(Structured object records)
·····

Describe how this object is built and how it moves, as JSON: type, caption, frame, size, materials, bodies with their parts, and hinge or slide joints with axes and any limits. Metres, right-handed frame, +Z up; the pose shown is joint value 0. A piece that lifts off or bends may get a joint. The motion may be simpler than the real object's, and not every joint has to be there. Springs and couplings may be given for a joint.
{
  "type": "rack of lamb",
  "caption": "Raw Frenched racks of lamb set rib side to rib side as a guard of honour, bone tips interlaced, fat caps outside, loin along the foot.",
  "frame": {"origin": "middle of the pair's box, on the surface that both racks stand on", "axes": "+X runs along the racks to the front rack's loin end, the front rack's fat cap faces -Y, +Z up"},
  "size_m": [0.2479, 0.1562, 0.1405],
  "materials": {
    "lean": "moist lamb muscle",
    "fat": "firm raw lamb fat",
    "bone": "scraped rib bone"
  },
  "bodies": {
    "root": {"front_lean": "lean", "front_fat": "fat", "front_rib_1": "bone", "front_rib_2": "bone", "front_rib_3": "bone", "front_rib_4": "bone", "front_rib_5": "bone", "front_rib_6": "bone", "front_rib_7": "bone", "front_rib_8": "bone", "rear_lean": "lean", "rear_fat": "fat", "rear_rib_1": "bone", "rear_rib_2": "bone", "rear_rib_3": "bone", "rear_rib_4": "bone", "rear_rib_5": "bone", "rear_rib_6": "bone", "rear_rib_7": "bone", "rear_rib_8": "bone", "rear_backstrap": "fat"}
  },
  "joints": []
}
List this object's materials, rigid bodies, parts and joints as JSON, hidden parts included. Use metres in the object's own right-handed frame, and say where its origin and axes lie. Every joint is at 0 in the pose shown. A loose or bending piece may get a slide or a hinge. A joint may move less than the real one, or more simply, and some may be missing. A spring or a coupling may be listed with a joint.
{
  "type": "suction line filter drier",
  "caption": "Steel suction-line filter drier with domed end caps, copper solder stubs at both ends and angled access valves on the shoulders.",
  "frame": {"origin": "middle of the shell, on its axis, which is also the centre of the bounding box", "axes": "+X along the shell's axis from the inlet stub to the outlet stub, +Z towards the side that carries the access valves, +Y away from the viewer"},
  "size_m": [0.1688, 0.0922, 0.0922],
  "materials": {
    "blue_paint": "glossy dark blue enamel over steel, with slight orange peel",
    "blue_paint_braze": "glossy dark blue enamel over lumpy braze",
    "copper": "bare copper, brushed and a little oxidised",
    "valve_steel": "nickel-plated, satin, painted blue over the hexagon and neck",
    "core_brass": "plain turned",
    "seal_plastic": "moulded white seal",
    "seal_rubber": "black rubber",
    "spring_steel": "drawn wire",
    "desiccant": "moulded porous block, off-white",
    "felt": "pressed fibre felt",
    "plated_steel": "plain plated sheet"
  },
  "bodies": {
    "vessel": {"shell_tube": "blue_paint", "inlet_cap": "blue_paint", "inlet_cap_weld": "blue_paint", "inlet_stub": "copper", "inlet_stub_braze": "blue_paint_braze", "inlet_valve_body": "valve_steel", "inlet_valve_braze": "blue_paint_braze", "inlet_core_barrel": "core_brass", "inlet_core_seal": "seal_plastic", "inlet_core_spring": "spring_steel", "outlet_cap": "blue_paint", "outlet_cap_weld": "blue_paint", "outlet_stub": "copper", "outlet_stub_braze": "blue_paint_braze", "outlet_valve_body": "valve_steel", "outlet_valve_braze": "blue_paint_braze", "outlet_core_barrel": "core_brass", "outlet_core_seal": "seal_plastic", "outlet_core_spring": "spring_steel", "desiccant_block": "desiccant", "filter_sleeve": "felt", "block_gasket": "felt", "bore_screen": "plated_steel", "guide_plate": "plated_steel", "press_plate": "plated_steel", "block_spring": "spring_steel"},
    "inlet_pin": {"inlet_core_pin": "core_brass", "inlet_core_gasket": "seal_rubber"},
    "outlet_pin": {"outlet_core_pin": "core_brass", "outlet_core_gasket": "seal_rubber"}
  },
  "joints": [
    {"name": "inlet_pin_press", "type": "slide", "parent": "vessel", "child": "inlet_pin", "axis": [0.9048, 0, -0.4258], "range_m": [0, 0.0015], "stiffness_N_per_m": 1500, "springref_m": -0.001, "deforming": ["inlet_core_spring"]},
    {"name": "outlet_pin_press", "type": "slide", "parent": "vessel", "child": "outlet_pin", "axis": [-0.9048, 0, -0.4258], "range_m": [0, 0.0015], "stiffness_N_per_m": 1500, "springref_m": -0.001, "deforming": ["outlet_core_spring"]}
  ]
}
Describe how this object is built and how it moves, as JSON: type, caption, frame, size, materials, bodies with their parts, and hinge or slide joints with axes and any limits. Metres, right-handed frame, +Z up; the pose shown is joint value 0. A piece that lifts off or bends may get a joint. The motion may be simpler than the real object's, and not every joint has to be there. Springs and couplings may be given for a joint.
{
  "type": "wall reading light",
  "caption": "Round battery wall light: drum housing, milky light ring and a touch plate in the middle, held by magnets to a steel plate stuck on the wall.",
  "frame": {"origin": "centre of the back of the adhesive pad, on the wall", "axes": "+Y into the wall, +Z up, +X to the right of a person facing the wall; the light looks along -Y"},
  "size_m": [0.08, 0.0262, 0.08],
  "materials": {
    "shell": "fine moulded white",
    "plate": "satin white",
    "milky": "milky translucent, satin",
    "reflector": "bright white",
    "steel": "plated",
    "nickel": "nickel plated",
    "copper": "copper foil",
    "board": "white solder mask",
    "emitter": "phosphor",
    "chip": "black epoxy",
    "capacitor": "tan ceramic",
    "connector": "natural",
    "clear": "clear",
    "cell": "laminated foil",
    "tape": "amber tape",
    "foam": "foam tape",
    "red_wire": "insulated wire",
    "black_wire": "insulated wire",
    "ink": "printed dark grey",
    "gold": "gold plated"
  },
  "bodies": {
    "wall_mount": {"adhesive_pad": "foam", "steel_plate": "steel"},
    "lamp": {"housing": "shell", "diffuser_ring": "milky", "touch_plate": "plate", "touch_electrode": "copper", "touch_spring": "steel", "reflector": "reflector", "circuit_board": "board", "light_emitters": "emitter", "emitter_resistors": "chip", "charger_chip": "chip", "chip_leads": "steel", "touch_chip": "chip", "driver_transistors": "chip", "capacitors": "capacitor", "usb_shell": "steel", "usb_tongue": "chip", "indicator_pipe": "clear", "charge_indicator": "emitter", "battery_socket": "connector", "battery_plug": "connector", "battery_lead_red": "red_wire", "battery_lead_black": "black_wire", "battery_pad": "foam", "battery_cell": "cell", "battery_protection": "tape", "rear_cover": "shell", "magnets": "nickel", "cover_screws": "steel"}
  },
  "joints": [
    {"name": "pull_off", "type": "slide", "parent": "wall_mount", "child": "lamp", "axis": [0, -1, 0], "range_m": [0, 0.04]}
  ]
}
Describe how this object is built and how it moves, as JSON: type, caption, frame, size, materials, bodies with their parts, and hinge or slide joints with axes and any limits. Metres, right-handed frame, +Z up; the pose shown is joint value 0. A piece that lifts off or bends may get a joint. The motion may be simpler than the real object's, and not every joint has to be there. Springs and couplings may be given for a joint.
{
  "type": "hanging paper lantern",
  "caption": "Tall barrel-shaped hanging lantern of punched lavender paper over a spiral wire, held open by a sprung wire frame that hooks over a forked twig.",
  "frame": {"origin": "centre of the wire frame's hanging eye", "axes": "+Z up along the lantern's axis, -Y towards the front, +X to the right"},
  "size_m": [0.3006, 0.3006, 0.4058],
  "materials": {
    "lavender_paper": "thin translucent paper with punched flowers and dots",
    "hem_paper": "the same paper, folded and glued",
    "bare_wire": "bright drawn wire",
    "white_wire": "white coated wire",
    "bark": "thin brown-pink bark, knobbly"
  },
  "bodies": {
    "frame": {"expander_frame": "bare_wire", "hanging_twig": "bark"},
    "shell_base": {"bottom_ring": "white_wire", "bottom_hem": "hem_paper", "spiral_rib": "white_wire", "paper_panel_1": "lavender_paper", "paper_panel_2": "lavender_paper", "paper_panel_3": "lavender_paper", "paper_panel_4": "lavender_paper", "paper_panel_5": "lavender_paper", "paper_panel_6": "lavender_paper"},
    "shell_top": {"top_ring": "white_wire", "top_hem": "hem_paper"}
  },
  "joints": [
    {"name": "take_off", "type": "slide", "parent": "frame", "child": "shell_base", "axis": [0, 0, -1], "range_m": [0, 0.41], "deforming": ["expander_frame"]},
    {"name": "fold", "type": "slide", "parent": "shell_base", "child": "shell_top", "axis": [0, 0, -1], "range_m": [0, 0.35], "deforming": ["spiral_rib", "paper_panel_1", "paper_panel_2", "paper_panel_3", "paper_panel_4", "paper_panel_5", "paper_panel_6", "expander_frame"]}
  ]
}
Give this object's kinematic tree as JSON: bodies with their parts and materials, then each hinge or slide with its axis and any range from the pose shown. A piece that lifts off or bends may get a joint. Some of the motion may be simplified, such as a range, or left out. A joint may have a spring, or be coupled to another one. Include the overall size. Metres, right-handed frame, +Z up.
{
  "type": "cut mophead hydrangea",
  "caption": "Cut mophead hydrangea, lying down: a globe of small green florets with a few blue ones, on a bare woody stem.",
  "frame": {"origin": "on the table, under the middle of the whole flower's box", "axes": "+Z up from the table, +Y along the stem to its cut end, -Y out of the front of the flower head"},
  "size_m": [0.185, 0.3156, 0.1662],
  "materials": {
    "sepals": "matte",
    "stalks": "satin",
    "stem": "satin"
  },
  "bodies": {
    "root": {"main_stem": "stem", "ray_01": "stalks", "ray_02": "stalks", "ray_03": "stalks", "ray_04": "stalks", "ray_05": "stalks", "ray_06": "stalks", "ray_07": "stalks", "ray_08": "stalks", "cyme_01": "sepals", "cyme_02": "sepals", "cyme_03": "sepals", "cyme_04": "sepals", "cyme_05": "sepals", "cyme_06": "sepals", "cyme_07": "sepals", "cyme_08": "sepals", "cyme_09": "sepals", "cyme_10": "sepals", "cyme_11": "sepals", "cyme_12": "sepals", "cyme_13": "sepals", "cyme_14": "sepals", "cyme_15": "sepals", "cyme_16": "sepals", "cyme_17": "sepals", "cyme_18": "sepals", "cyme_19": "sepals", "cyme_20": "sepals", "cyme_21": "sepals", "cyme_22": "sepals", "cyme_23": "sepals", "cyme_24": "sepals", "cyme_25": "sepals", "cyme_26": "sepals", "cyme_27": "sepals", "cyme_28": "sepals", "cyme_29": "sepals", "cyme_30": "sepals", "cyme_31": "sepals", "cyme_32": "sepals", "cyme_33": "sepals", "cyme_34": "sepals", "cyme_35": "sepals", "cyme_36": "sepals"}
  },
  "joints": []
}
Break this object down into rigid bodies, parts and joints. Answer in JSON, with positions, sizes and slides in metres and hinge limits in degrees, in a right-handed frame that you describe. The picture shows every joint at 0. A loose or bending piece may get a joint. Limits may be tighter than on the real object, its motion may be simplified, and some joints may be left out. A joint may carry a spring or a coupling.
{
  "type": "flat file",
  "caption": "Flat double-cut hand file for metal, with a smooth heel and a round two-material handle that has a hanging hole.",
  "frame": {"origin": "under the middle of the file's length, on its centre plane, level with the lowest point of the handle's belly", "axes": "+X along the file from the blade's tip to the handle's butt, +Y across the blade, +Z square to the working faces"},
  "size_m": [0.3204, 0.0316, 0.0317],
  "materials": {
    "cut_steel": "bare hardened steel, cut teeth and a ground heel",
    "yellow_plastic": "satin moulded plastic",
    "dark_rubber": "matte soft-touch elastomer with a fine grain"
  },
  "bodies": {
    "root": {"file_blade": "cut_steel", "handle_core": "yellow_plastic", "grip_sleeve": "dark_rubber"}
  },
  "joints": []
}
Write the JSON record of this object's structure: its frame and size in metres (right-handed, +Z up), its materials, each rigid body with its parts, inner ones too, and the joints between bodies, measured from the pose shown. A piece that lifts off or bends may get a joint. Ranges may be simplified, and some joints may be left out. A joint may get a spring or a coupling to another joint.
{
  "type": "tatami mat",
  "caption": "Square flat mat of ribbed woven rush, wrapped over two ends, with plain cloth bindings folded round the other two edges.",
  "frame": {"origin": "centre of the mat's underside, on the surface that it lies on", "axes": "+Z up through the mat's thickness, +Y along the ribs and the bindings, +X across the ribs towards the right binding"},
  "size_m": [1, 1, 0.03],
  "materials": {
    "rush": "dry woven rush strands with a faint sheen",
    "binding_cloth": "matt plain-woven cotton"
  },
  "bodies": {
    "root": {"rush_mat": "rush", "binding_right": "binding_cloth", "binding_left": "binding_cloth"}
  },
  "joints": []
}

·····

Select all lines with the word "each" from the entries above.

Give this object's kinematic tree as JSON: bodies with their parts and materials, then each hinge or slide with its axis and any range from the pose shown. A piece that lifts off or bends may get a joint. Some of the motion may be simplified, such as a range, or left out. A joint may have a spring, or be coupled to another one. Include the overall size. Metres, right-handed frame, +Z up.
Write the JSON record of this object's structure: its frame and size in metres (right-handed, +Z up), its materials, each rigid body with its parts, inner ones too, and the joints between bodies, measured from the pose shown. A piece that lifts off or bends may get a joint. Ranges may be simplified, and some joints may be left out. A joint may get a spring or a coupling to another joint.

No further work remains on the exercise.